▶ Exercise requirements
Locate the line that contains "fillet(tow_grip.edges().filter_by(Axis.Z), 4)" in the entries below, then repeat it and every following line through the line that contains "return Vector((x, y + SHIFT_Y, z)) / 1000", exactly, and no others.

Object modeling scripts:

◆ ◆ ◆ ◆

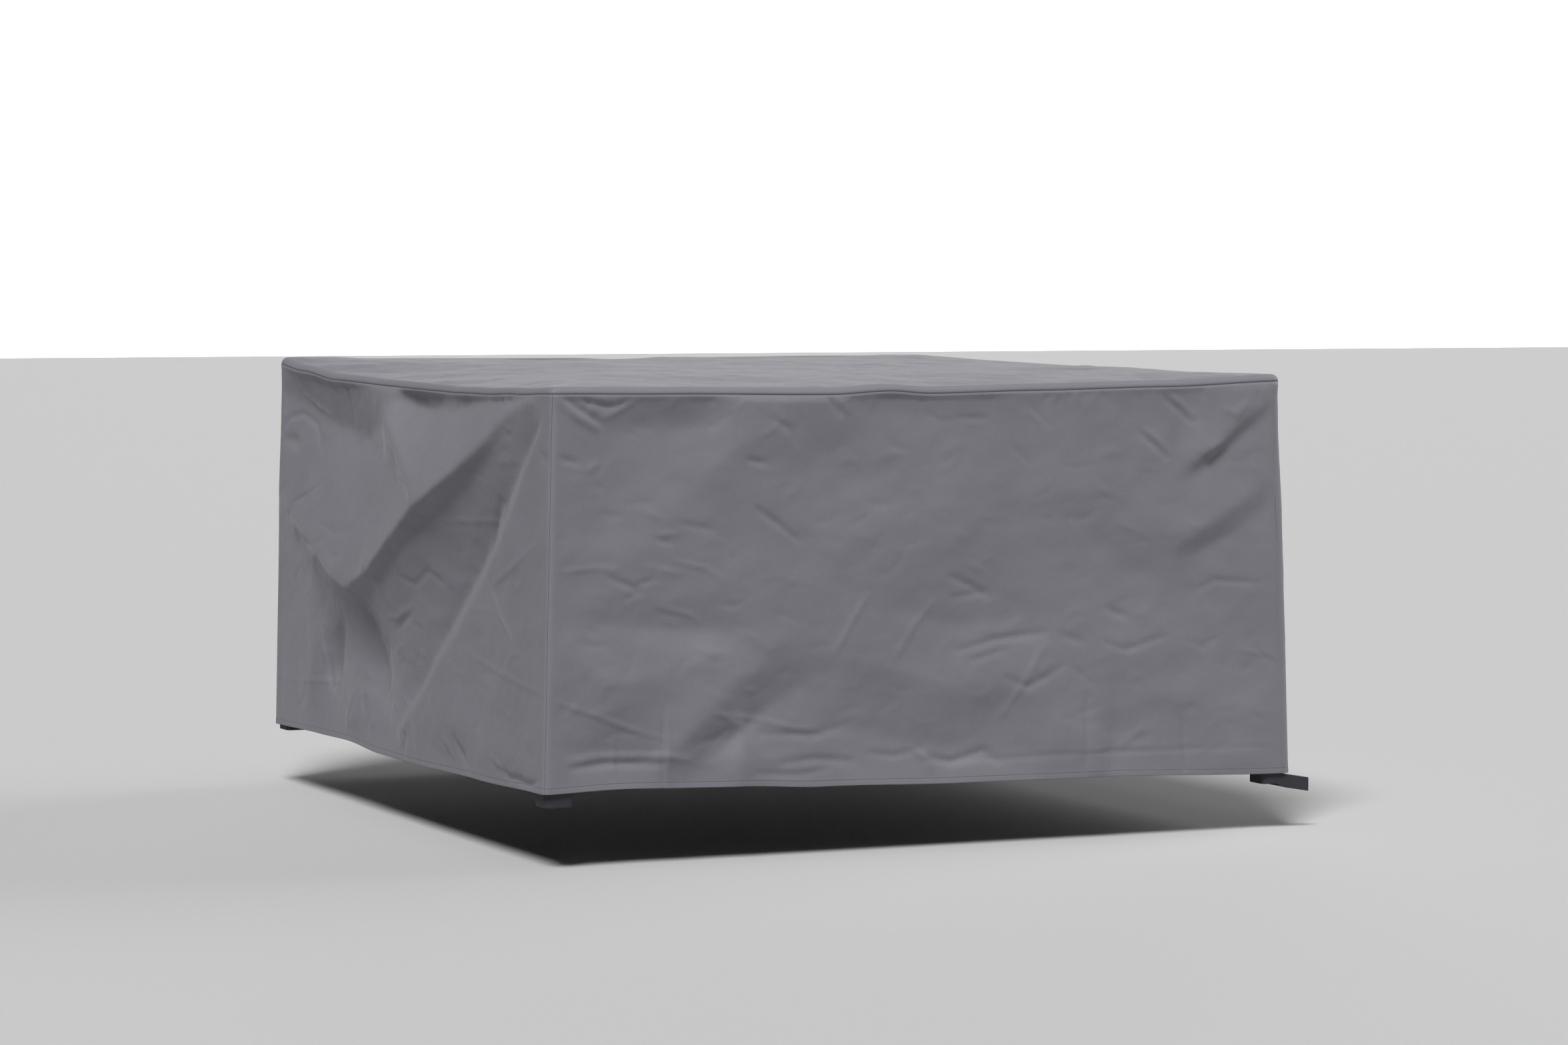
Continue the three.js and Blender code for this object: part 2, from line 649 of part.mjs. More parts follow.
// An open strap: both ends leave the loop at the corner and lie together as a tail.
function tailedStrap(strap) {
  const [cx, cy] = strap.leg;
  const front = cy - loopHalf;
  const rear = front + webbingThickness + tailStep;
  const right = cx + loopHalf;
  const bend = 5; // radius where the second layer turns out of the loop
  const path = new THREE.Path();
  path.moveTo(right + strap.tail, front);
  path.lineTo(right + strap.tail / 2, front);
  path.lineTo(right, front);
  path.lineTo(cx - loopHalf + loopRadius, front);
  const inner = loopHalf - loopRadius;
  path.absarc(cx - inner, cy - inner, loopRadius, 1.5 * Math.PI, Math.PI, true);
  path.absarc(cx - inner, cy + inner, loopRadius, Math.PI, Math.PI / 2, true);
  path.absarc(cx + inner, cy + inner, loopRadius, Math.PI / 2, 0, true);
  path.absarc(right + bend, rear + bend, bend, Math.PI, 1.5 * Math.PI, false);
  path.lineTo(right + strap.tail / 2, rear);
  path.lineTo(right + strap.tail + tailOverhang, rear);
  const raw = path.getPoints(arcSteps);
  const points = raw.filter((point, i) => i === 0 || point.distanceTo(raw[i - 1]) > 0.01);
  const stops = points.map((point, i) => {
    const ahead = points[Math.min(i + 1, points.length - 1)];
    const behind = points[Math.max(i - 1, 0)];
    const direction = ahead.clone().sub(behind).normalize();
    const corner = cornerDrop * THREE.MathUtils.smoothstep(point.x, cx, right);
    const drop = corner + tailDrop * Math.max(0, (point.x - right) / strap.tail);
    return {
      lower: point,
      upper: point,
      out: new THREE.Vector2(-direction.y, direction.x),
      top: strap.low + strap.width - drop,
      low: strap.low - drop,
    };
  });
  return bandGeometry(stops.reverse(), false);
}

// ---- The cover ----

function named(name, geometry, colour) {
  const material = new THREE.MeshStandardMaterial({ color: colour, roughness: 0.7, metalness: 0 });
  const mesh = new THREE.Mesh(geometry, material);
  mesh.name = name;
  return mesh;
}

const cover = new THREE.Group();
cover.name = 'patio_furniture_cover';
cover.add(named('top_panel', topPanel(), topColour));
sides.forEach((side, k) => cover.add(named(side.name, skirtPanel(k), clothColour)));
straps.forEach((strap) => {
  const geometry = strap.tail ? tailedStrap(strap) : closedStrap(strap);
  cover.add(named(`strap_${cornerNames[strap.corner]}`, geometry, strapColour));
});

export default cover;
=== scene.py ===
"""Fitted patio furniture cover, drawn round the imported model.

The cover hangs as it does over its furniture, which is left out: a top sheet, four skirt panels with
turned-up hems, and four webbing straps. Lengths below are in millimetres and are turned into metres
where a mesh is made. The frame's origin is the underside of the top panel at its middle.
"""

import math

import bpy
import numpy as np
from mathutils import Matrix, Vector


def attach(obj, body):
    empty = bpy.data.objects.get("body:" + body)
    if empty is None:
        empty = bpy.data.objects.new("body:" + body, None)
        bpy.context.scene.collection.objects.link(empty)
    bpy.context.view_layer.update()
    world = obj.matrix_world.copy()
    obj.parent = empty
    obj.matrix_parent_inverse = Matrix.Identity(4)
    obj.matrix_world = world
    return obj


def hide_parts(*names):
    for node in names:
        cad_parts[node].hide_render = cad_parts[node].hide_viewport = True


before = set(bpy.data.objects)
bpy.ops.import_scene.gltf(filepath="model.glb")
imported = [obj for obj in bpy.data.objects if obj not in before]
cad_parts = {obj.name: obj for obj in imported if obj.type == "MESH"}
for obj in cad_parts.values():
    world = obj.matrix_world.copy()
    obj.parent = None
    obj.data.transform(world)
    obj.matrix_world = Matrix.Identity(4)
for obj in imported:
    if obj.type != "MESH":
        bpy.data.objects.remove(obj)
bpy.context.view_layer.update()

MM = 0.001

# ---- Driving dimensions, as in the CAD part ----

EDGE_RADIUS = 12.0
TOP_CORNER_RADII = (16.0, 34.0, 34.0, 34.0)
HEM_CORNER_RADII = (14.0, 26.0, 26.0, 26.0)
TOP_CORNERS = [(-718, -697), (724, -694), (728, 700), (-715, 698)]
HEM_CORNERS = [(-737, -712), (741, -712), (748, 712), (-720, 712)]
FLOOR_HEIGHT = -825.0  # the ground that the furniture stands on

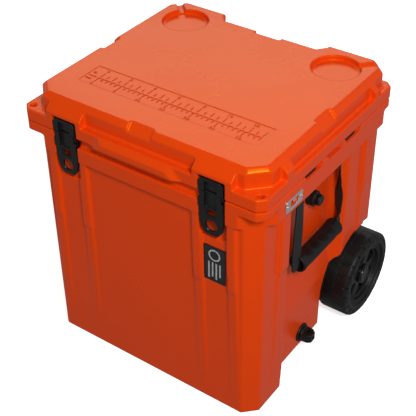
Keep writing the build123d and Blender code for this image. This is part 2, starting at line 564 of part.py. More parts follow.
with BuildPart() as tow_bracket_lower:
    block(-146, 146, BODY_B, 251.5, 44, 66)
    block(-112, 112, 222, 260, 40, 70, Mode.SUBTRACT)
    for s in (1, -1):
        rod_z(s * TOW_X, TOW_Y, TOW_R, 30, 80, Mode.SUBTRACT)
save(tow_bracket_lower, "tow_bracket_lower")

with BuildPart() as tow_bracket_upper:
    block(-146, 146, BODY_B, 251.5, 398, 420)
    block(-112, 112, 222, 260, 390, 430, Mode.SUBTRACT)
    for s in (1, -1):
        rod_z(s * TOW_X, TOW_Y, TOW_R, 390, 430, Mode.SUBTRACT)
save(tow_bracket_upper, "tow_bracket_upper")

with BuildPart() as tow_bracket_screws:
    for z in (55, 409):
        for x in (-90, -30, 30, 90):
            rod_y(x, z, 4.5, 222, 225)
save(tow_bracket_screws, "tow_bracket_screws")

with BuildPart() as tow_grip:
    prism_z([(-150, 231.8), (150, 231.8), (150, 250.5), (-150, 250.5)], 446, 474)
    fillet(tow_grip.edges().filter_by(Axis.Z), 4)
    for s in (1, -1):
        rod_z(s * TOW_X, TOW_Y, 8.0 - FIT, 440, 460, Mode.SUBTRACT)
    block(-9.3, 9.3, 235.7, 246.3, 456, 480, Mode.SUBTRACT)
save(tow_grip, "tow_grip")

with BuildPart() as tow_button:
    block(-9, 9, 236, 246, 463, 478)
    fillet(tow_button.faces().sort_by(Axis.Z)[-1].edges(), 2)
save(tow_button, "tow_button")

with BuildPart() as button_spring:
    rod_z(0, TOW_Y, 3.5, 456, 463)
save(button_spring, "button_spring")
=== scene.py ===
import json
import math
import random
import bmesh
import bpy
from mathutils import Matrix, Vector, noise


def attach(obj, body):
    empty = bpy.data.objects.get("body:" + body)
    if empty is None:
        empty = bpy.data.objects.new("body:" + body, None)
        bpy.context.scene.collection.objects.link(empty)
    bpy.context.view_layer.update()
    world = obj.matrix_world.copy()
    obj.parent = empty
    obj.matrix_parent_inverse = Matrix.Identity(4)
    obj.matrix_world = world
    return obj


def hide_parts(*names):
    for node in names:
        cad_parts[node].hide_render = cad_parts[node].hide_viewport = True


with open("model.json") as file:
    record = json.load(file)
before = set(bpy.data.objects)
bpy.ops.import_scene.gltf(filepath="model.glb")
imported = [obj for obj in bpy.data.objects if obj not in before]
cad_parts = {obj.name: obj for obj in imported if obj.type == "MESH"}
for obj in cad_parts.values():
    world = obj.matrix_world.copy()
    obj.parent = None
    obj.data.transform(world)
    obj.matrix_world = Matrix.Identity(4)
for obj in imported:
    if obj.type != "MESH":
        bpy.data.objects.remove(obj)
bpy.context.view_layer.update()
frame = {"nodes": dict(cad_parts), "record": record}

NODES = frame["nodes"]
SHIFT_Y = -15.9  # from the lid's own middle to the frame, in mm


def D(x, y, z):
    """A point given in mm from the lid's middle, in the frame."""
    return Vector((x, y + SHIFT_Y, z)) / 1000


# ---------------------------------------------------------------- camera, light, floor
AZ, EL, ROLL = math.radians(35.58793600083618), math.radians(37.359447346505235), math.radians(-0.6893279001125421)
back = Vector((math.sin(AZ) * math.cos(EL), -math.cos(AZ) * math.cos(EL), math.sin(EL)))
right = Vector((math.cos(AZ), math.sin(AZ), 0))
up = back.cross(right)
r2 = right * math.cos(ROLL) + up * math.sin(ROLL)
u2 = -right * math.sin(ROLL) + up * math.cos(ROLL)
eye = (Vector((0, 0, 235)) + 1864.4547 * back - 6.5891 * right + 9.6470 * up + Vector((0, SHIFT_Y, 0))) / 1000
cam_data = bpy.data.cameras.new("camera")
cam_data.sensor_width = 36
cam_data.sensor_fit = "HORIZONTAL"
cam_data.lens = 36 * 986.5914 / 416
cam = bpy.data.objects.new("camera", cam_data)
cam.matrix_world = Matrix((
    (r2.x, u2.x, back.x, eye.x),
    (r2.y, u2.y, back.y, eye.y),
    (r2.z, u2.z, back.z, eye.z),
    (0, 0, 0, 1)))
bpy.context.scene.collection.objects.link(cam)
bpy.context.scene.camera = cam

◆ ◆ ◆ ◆

▶ Answer for this exercise
    fillet(tow_grip.edges().filter_by(Axis.Z), 4)
    for s in (1, -1):
        rod_z(s * TOW_X, TOW_Y, 8.0 - FIT, 440, 460, Mode.SUBTRACT)
    block(-9.3, 9.3, 235.7, 246.3, 456, 480, Mode.SUBTRACT)
save(tow_grip, "tow_grip")

with BuildPart() as tow_button:
    block(-9, 9, 236, 246, 463, 478)
    fillet(tow_button.faces().sort_by(Axis.Z)[-1].edges(), 2)
save(tow_button, "tow_button")

with BuildPart() as button_spring:
    rod_z(0, TOW_Y, 3.5, 456, 463)
save(button_spring, "button_spring")
=== scene.py ===
import json
import math
import random
import bmesh
import bpy
from mathutils import Matrix, Vector, noise


def attach(obj, body):
    empty = bpy.data.objects.get("body:" + body)
    if empty is None:
        empty = bpy.data.objects.new("body:" + body, None)
        bpy.context.scene.collection.objects.link(empty)
    bpy.context.view_layer.update()
    world = obj.matrix_world.copy()
    obj.parent = empty
    obj.matrix_parent_inverse = Matrix.Identity(4)
    obj.matrix_world = world
    return obj


def hide_parts(*names):
    for node in names:
        cad_parts[node].hide_render = cad_parts[node].hide_viewport = True


with open("model.json") as file:
    record = json.load(file)
before = set(bpy.data.objects)
bpy.ops.import_scene.gltf(filepath="model.glb")
imported = [obj for obj in bpy.data.objects if obj not in before]
cad_parts = {obj.name: obj for obj in imported if obj.type == "MESH"}
for obj in cad_parts.values():
    world = obj.matrix_world.copy()
    obj.parent = None
    obj.data.transform(world)
    obj.matrix_world = Matrix.Identity(4)
for obj in imported:
    if obj.type != "MESH":
        bpy.data.objects.remove(obj)
bpy.context.view_layer.update()
frame = {"nodes": dict(cad_parts), "record": record}

NODES = frame["nodes"]
SHIFT_Y = -15.9  # from the lid's own middle to the frame, in mm


def D(x, y, z):
    """A point given in mm from the lid's middle, in the frame."""
    return Vector((x, y + SHIFT_Y, z)) / 1000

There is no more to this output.